» **Problem to work on**
Locate the lines where "node" occurs and copy them as they stand.

--- START OF Collected data ---

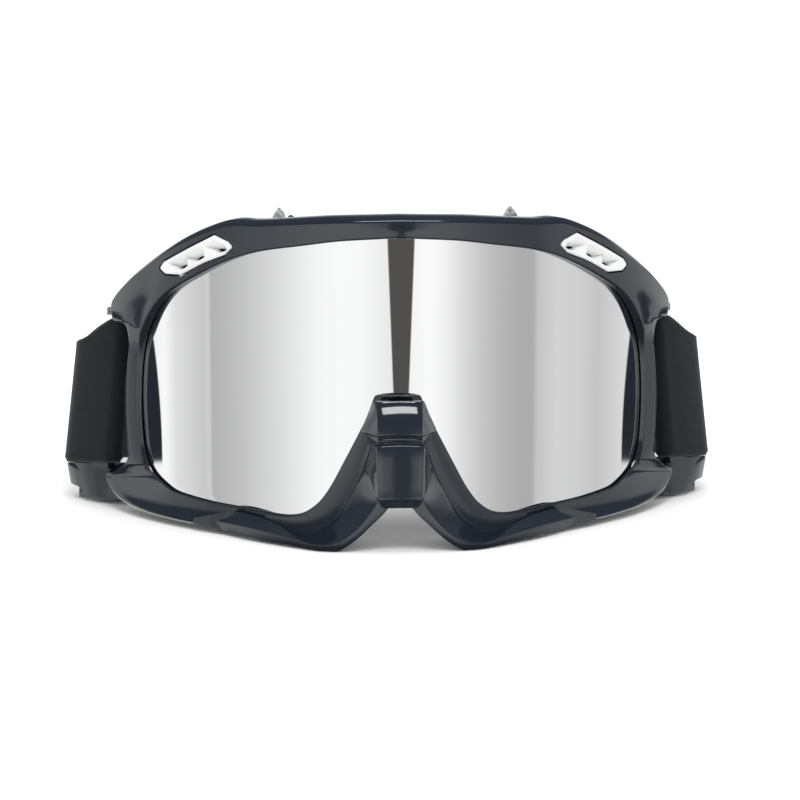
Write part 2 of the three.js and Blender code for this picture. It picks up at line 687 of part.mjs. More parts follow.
function strapSide() {
  const middle = (STRAP_LEVEL_Y + REAR_START_Y) / 2;
  return ribbon([[STRAP_X, STRAP_LEVEL_Y + GAP], [STRAP_X, middle], [STRAP_X, REAR_START_Y - GAP]]);
}

function strapReturn() {
  return ribbon([[RETURN_X, STRAP_LEVEL_Y + GAP], [RETURN_X, SLIDER_Y - 8]]);
}

// The sewn loop that holds the slider's centre bar
function strapHem() {
  return ribbon([
    [RETURN_X, SLIDER_Y - 8 + GAP],
    ...arc([BAR_X, SLIDER_Y], HEM_RADIUS, 0, Math.PI, 8),
    [BAR_X - HEM_RADIUS + 0.2, SLIDER_Y - 3],
    [RETURN_X - STRAP_THICKNESS - GAP, SLIDER_Y - 7.5],
    [RETURN_X - STRAP_THICKNESS - GAP, SLIDER_Y - 14],
  ]);
}

function strapRear() {
  const halfCircle = arc([0, 0], 1, 0, Math.PI, 40);
  const loop = halfCircle.map(([c, s]) => [STRAP_X * c, REAR_CENTRE_Y + REAR_DEPTH * s]);
  return ribbon([[STRAP_X, REAR_START_Y], ...loop, [-STRAP_X, REAR_START_Y]]);
}

function slider() {
  const reach = STRAP_HEIGHT / 2 + SLIDER_PLAY;
  const outer = STRAP_X + STRAP_THICKNESS / 2 + GAP;
  const [front, rear] = [SLIDER_Y - SLIDER_HALF, SLIDER_Y + SLIDER_HALF];
  const box = (low, high) => mappedBox(low, high, strapPoint);
  const rail = (low, high) => box([BAR_X - BAR / 2, front, low], [outer + BAR, rear, high]);
  const bar = (x, y, wide) => box([x, y - wide / 2, -reach - 1], [x + BAR, y + wide / 2, reach + 1]);
  return joined(
    rail(-reach - BAR, -reach),
    rail(reach, reach + BAR),
    bar(outer, front + 2, 4),
    bar(outer, rear - 2, 4),
    bar(BAR_X - BAR / 2, SLIDER_Y, 2.4),
  );
}

// ---------------------------------------------------------------- assembly

const goggles = new THREE.Group();

function add(name, geometry, finish) {
  const mesh = new THREE.Mesh(geometry, new THREE.MeshStandardMaterial(COLOURS[finish]));
  mesh.name = name;
  goggles.add(mesh);
}

function addPair(name, geometry, finish) {
  add(`${name}_right`, geometry, finish);
  add(`${name}_left`, mirrored(geometry), finish);
}

add('front_bezel', bezel(), 'shell');
add('lens', lens(), 'mirror');
add('nose_guard', noseGuard(), 'shell');
add('main_frame', mainFrame(), 'frame');
addPair('vent_insert', ventInsert(), 'vent');
addPair('vent_filter', ventFilter(), 'foam');
addPair('roof_filter', roofFilter(), 'filter');
addPair('floor_filter', floorFilter(), 'filter');
add('face_foam', padRing(GAP, GAP + FOAM_DEPTH, FLANGE, 0), 'foam');
add('foam_liner', padRing(LINER_START, LINER_START + LINER_DEPTH, 0, FLANGE), 'liner');
addPair('strap_wrap', strapWrap(), 'webbing');
addPair('strap_side', strapSide(), 'webbing');
addPair('strap_return', strapReturn(), 'webbing');
addPair('strap_hem', strapHem(), 'webbing');
addPair('strap_slider', slider(), 'frame');
add('strap_rear', strapRear(), 'webbing');

// The origin is the middle of the footprint, at table height
const extent = new THREE.Box3().setFromObject(goggles);
goggles.position.set(-(extent.min.x + extent.max.x) / 2, -(extent.min.y + extent.max.y) / 2, -extent.min.z);

const part = new THREE.Group();
part.add(goggles);

export default part;
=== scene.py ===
import math
import random

import bmesh
import bpy
import numpy as np
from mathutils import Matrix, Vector, noise


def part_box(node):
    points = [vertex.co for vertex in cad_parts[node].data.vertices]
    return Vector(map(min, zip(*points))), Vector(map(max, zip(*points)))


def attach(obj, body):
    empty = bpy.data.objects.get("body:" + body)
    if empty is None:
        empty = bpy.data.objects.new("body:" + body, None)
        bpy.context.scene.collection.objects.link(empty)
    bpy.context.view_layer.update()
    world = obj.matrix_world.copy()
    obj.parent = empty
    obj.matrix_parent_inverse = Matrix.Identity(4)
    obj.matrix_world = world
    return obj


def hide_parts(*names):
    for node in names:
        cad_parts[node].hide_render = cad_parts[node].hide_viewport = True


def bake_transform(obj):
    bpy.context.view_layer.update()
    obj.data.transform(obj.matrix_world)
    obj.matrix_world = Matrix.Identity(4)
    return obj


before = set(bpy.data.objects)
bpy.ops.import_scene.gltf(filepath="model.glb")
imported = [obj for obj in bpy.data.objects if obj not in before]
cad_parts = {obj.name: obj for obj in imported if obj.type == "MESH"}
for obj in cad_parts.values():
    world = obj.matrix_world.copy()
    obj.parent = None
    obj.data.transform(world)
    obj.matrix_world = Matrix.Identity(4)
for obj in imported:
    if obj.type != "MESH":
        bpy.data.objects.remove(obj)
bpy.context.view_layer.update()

MM = 0.001
LENS_RADIUS = 95.0
LENS_THICKNESS = 1.2
LENS_LAP = 2.8
GAP = 0.35
BEZEL_BACK = -4.0
FRAME_FRONT = BEZEL_BACK - GAP
WALL = 2.2
FLANGE = 9.0
FOAM_DEPTH = 12.0
LINER_DEPTH = 1.6
STRAP_HEIGHT = 45.0
STRAP_THICKNESS = 1.7
STRAP_MID = 34.4
STRAP_REF_Y = 60.0
STRAP_DROOP = 0.18
STRAP_LEVEL_Y = 112.0
STRAP_LEAN = 0.0012
STRAP_FRONT_X = 97.6
STRAP_X = 80.0
LAYER_PITCH = 2.4
RETURN_X = STRAP_X - LAYER_PITCH
POST_FRONT = (83.5, 51.5)
POST_REAR = (94.0, 63.0)
POST_THICKNESS = 2.6
POST_CUT = 7.5
BEND_START_Y = 67.0
REAR_CENTRE_Y = 162.0
REAR_DEPTH = 56.0
SLIDER_Y = 146.0
SLIDER_HALF = 10.0
SLIDER_PLAY = 0.4
BAR = 2.0
HEM_RADIUS = 2.8
BAR_X = RETURN_X - HEM_RADIUS

# The design frame has y = 0 at the front of the lens and z = 0 on the table
ORIGIN_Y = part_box("lens")[0].y / MM
ORIGIN_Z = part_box("front_bezel")[1].z / MM - 96.3

# Half of the rim from the top centre to the nose: lens opening, bezel edge and frame wall as
# (arc, height) on the lens cylinder, and the frame's rear edge as (x, y, z)
RIM = [
    ((0, 89.9), (0, 96.3), (0, 95.2), (0, 38, 86)),
    ((16, 88.9), (18.7, 95.8), (18.7, 94.7), (16, 38.6, 86.2)),
    ((27, 87.3), (31, 94.9), (31, 93.8), (27, 40, 86)),
    ((38, 85.5), (42, 94), (41.7, 92.9), (38, 42.8, 85.4)),
    ((46, 83.3), (49.6, 93.8), (49, 92.4), (46.5, 46, 84)),
    ((54, 80), (57.8, 91), (57, 89.6), (54.5, 50.5, 81)),
    ((61, 76.5), (66, 87.2), (65, 86), (61.5, 55.6, 77.6)),
    ((67, 73.3), (74, 82.7), (72.6, 81.6), (67, 60.6, 73.4)),
    ((71.5, 70.6), (82, 77.8), (79.5, 76.4), (71, 65, 68.8)),
    ((75.3, 67.5), (90, 72.6), (84.5, 70.6), (73.6, 68.6, 63.8)),
    ((78.2, 64.5), (99.7, 64.5), (87.2, 65), (75.2, 71, 58.8)),
    ((80.8, 61), (99.2, 59), (88.4, 60), (76.2, 72.8, 53.8)),
    ((83, 57.2), (92.2, 58.8), (89, 55.6), (76.8, 73.8, 48.6)),
    ((85, 52), (90.5, 53), (89.6, 51), (77, 74.3, 43.4)),
    ((86.3, 46), (91.6, 46), (90.4, 46), (77, 74.5, 38.6)),
    ((87, 38), (93, 38), (91.4, 38), (76.9, 74.4, 33.8)),
    ((86.9, 30), (93, 30), (91.4, 30), (76.5, 74, 29)),
    ((86, 22.5), (92.4, 22.5), (91, 22.5), (75.4, 72.8, 24)),
    ((84.4, 18), (92.6, 16.6), (90.4, 16), (73.6, 71, 19.6)),
    ((82, 15), (99, 12.3), (89, 10.8), (71.2, 69, 16.2)),
    ((79.8, 13.4), (106.9, 9.4), (87, 7.6), (68.4, 66.8, 13.8)),
    ((76.8, 11.8), (104, 6.2), (84, 5.4), (65.2, 64.4, 12)),
    ((72.4, 10), (97, 3.6), (79, 4), (61, 61.6, 10.6)),
    ((66, 9.2), (86, 2.3), (72, 3.4), (55.6, 58.4, 9.6)),
    ((58, 8.5), (74, 1.9), (64, 3), (49.6, 55.2, 9)),
    ((49, 8.1), (59, 1.6), (54, 2.7), (43.4, 52, 9)),
    ((40, 7.4), (44, 1.1), (43, 2.3), (37.4, 48.8, 9.8)),
    ((33, 7), (34, 1), (33.6, 2.1), (31.6, 45, 11.6)),
    ((28, 8), (27, 1.6), (27.2, 2.7), (27, 41.4, 14.6)),
    ((23.4, 11.4), (21.4, 4.2), (21.8, 5.2), (23.4, 38, 18.6)),
    ((19.8, 16.4), (16.8, 9), (17.2, 10), (20.2, 34.8, 23.4)),
    ((16.3, 23), (12.8, 16.2), (13.3, 17.1), (17, 31.8, 28.4)),
    ((12.7, 30), (9.4, 23.8), (9.8, 24.7), (13.6, 29.2, 33.4)),
    ((9.8, 35.7), (7, 29), (7.3, 30), (10, 27.2, 38)),
    ((7.3, 40.2), (4.4, 32.2), (4.6, 33.2), (5.6, 25.8, 41.8)),
    ((0, 41.5), (0, 33.2), (0, 34.2), (0, 25, 43.4)),
]
KEYS = ("open", "edge", "wall", "face")
STEP_STATION = 18.35     # where the side bar ends over the lower rim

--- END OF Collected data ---

» **Exercise output**
def part_box(node):
    points = [vertex.co for vertex in cad_parts[node].data.vertices]
    for node in names:
        cad_parts[node].hide_render = cad_parts[node].hide_viewport = True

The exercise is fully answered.